• _What you should do_:
Reproduce all of the data word for word.

─── Information provided ───

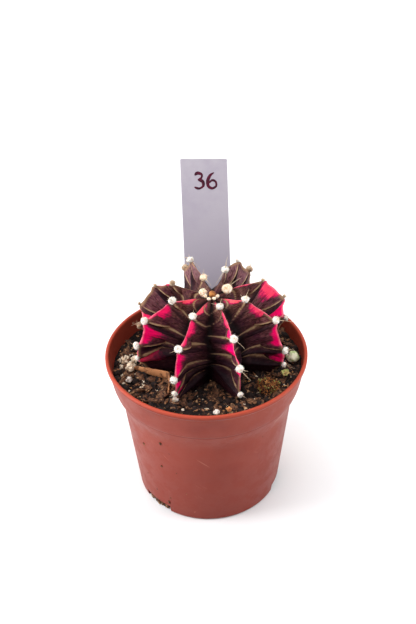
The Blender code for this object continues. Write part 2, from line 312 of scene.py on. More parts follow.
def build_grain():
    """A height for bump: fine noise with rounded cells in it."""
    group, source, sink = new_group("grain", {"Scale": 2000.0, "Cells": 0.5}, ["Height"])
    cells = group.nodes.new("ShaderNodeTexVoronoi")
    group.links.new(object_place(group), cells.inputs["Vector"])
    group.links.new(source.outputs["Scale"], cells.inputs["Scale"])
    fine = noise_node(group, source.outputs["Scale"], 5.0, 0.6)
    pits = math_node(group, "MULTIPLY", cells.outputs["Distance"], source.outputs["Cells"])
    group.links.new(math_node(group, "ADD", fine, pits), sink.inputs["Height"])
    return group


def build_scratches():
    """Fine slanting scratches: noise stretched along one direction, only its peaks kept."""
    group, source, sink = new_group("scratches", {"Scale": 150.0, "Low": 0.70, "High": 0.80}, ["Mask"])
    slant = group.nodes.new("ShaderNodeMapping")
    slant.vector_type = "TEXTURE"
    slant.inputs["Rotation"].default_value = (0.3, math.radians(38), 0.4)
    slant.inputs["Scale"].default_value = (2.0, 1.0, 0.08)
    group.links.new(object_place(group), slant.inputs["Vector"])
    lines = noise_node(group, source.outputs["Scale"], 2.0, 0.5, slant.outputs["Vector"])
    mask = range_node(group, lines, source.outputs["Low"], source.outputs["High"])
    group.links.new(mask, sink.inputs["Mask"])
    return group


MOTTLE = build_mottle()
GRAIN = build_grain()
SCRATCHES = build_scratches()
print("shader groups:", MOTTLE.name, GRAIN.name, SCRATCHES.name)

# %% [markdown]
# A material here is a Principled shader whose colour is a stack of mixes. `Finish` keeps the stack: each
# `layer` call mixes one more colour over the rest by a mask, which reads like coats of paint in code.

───

• _Response to this exercise_:
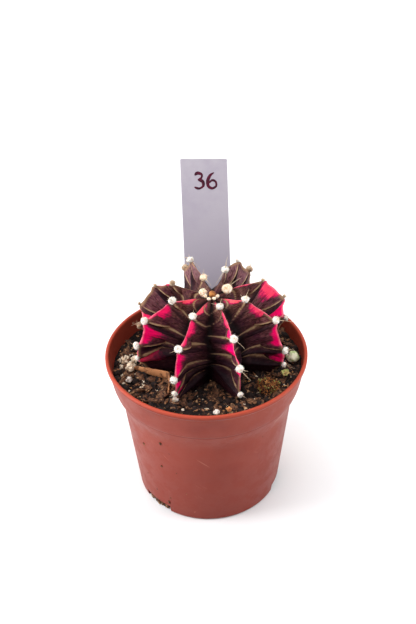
The Blender code for this object continues. Write part 2, from line 312 of scene.py on. More parts follow.
def build_grain():
    """A height for bump: fine noise with rounded cells in it."""
    group, source, sink = new_group("grain", {"Scale": 2000.0, "Cells": 0.5}, ["Height"])
    cells = group.nodes.new("ShaderNodeTexVoronoi")
    group.links.new(object_place(group), cells.inputs["Vector"])
    group.links.new(source.outputs["Scale"], cells.inputs["Scale"])
    fine = noise_node(group, source.outputs["Scale"], 5.0, 0.6)
    pits = math_node(group, "MULTIPLY", cells.outputs["Distance"], source.outputs["Cells"])
    group.links.new(math_node(group, "ADD", fine, pits), sink.inputs["Height"])
    return group


def build_scratches():
    """Fine slanting scratches: noise stretched along one direction, only its peaks kept."""
    group, source, sink = new_group("scratches", {"Scale": 150.0, "Low": 0.70, "High": 0.80}, ["Mask"])
    slant = group.nodes.new("ShaderNodeMapping")
    slant.vector_type = "TEXTURE"
    slant.inputs["Rotation"].default_value = (0.3, math.radians(38), 0.4)
    slant.inputs["Scale"].default_value = (2.0, 1.0, 0.08)
    group.links.new(object_place(group), slant.inputs["Vector"])
    lines = noise_node(group, source.outputs["Scale"], 2.0, 0.5, slant.outputs["Vector"])
    mask = range_node(group, lines, source.outputs["Low"], source.outputs["High"])
    group.links.new(mask, sink.inputs["Mask"])
    return group


MOTTLE = build_mottle()
GRAIN = build_grain()
SCRATCHES = build_scratches()
print("shader groups:", MOTTLE.name, GRAIN.name, SCRATCHES.name)

# %% [markdown]
# A material here is a Principled shader whose colour is a stack of mixes. `Finish` keeps the stack: each
# `layer` call mixes one more colour over the rest by a mask, which reads like coats of paint in code.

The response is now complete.